If your doctor says it’s OK for you to take a vitamin during treatment, it may be best to choose a supplement with no more than 100% of the Daily Value (DV) of vitamins and minerals and one without iron (unless your doctor thinks you need iron).
Antioxidants include vitamins A, C, and E; selenium and zinc; and some enzymes that absorb and attach to free radicals (destructive molecules), preventing them from attacking normal cells.
If you want to take in more antioxidants, health experts recommend eating a variety of fruits and vegetables, which are good sources of antioxidants. Taking large doses of antioxidant supplements or vitamin-enhanced foods or liquids is usually not recommended while getting chemo or radiation therapy. Talk with your doctor to find out the best time to take antioxidant supplements.
Phytonutrients or phytochemicals are plant compounds like carotenoids, lycopene, resveratrol, and phytosterols that are thought to have health-protecting qualities. They’re found in plants such as fruits and vegetables, or things made from plants, like tofu or tea. Phytochemicals are best taken in by eating the foods that contain them rather than taking supplements or pills.
Herbs have been used to treat disease for hundreds of years, with mixed results. Today, herbs are found in many products, like pills, liquid extracts, teas, and ointments. Many of these products are harmless and safe to use, but others can cause harmful side effects. Some may even interfere with proven cancer treatments and recovery from surgery. If you’re interested in using products containing herbs, talk about it with your oncologist or nurse first.
Many people believe that a pill or supplement they find in stores, is safe and it works. The Food and Drug Administration (FDA) has rules to help ensure that supplements contain what their labels claim they do, but the supplement’s safety and its effects on the body are not addressed by any FDA rules. The FDA does not make manufacturers of these products print possible side effects on their labels. And the FDA can’t pull a dietary supplement or herbal product from the market unless they have proof that the product is unsafe.
Tell your cancer care team about any over-the-counter products or supplements you are using or are thinking about using.
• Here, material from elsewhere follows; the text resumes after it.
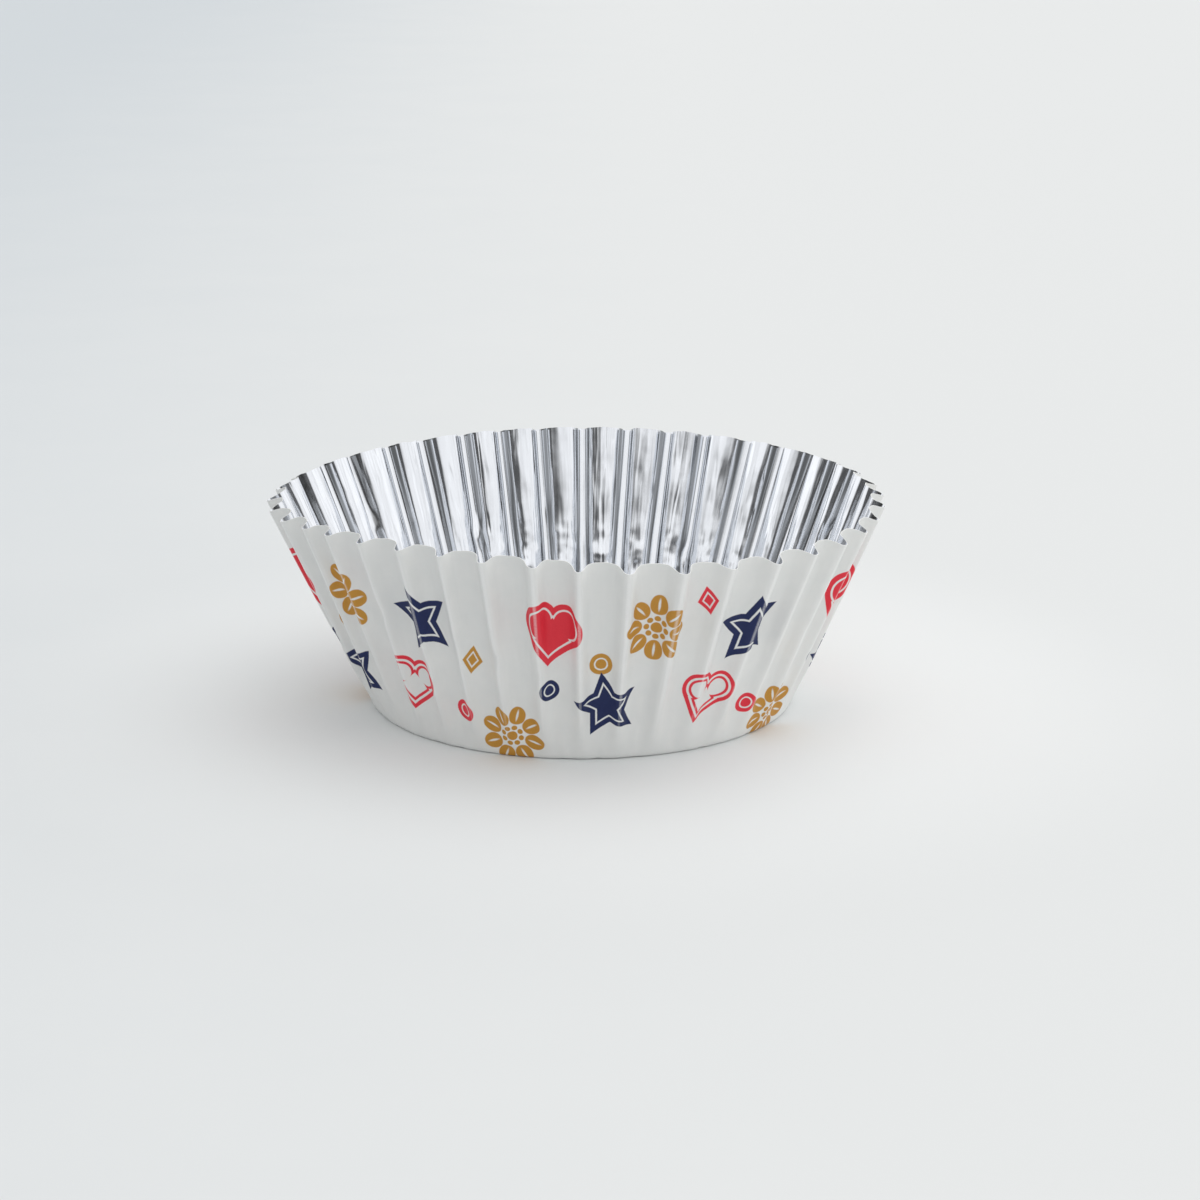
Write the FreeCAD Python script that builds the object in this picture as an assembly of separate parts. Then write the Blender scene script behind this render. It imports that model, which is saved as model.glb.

Take the bottle(s) to your doctor to talk about the dose and be sure that the ingredients do not interfere with your health or cancer treatments.
A few safety tips to follow would be:
1) Ask your cancer care team for reliable information on dietary supplements.
2) Check the product labels for both the quantity and concentration of active ingredients in each product.
3) Stop taking the product and call your cancer care team right away if you have side effects, like wheezing, itching, numbness, or tingling in your limbs.